Me in a bright-coloured swimsuit sitting inside the sauna hut, which looks like a wooden shed with a wood burner in it.

You think I didn’t enjoy it. Actually, I was quite disappointed when it came to an end. I admit, I’d had four or five dips in the sea because I can’t sit in a room that hot for half an hour straight and I enjoyed the novelty of scampering down yellow-white sand to the sea to splash water on my legs. But I’d enjoyed the sauna for five-minute stretches at a time and when my time was up, I found I wanted a few more of them. I guess one of the problems with the Finnish saunas was that the only real option for cooling down was a full-body immersion in the Baltic. No standing ankle-deep and splashing and the water is so much warmer in Dorset than in Helsinki. And perhaps I felt like I had to spend more time in the sauna in Finland and less time doing the hot-cold-hot-cold, which is really the point of it. I think next time I go to Helsinki, I’m absolutely going to the little cabin-sauna on that beach in the woods where I’ll be able to stand in the shallows like I did here.

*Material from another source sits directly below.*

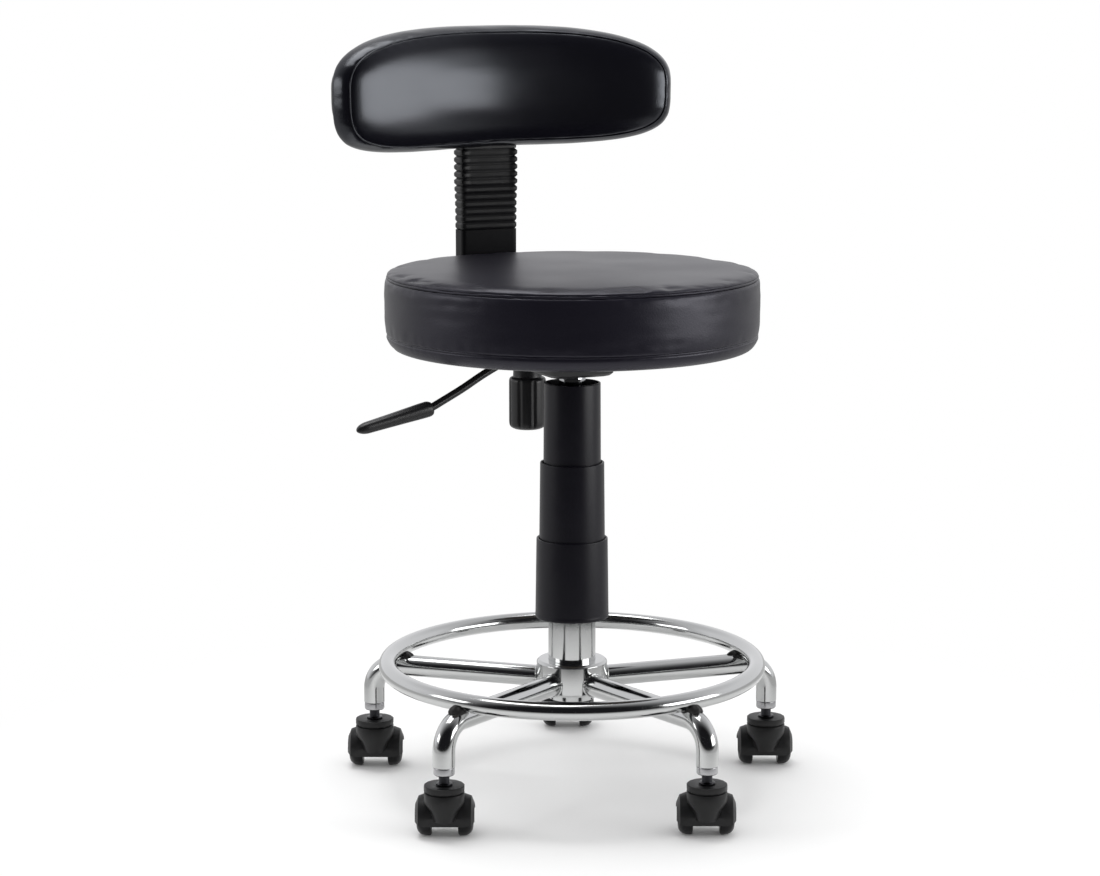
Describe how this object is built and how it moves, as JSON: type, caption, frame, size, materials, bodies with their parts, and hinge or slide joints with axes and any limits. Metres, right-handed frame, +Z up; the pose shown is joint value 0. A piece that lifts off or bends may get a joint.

The view from the sauna hut. You can see the woodburner in the shadows of the shed but mostly you can see sunshine and beach and blue sea through the glass door.

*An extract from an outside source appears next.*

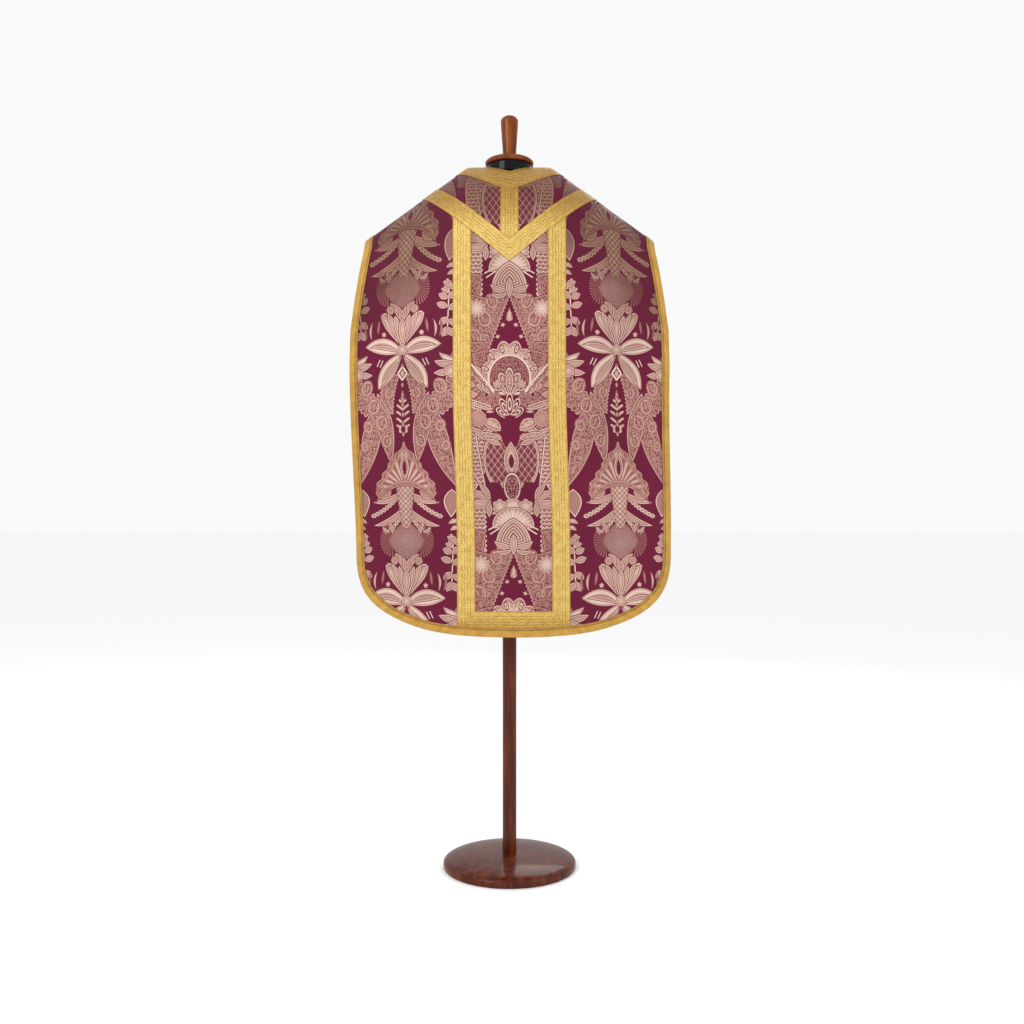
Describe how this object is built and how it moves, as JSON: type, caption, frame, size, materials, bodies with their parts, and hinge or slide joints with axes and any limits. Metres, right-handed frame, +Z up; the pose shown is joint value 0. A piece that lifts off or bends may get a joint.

That wasn’t even my day over. I was off to Bournemouth for a comedy show that evening and the easiest way to get from Studland to Bournemouth is via the chain ferry. I don’t often have an excuse for the chain ferry and anyway, we all know that it’s out of service more often than it’s working. But what a day! A hard satisfying paddle into the wind that really stretched my strength, a sauna on the beach that I felt like I’d earned and a trip on the ferry. I highly recommend the sauna but I think I even more highly recommend getting out on the water first so that you’re ready for the sauna.

Oh, and Studland Water Sports have cloth badges, both with their general logo on and with the Studland Sauna Hut logo on! Even better!